中国の部品メーカーや設備メーカーの社長さん達と話をすることがありますが、印象的なコメントに「国有企業の仕事は受注しない」というのがあります。国有の大手だから儲けになると考えて話に乗ると後で大変なことになることがあり、実際国有企業と付き合って倒産した小さな会社はたくさんあるそうです。
よくあるケースの一つが「料金を支払わない」です。設備受注等で設計完了や製作完了、現場据付、試運転の完了などの節目ごとに何%かずつ支払う契約をしているのに、そのタイミングがきても支払わない。忘れているのかと支払いを促したらあれこれと難癖をつけて完了の合意をしない、それを普通にやるそうです。私はそういう国有企業側に技術支援をする仕事をしたことがあるのですが、確かにそこの購買担当は支払わないことがタスクであり、踏み倒すことが最大の手柄でした。

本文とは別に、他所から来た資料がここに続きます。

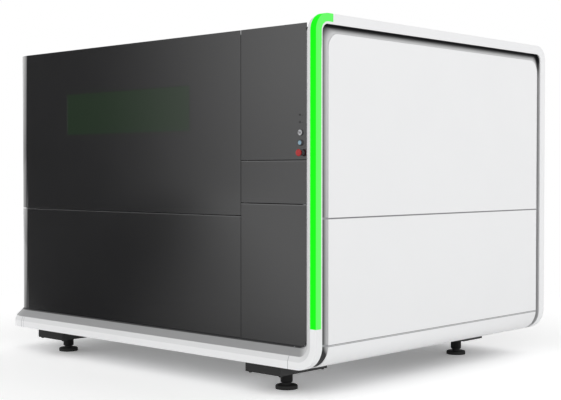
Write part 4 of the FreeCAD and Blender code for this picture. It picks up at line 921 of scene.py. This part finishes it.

そして「発注が突然取り消されて求償に応じない」ことも多々あるそうです。上記のように設備を受注して作っていたらある日突然電話一本で製作を止めるよう告げられ、料金を支払いもしないし引き取りもせず放置される。その後待てど暮らせど連絡がないので確認の電話をしたら、担当者が変わっていてそこに発注したことすら引き継がれていないし、対処しようともしてくれない。或いは、ある日突然、商品のモデルチェンジで現在生産中の現行商品の部品は要らないと告げられる。大量の在庫は買い取ってくれる筈もなく泣く泣く廃棄処分せざるを得ない。そんな話はそこら中にあるそうです。
下請法などが完備している日本の常識で仕事をしている者にとっては考えられないことですが、こういうケースはまだまだ多いそうです。今では中国はビジネス大国ですが、付き合う相手を選ばないと大変なことになるので、慎重に検討する必要があります。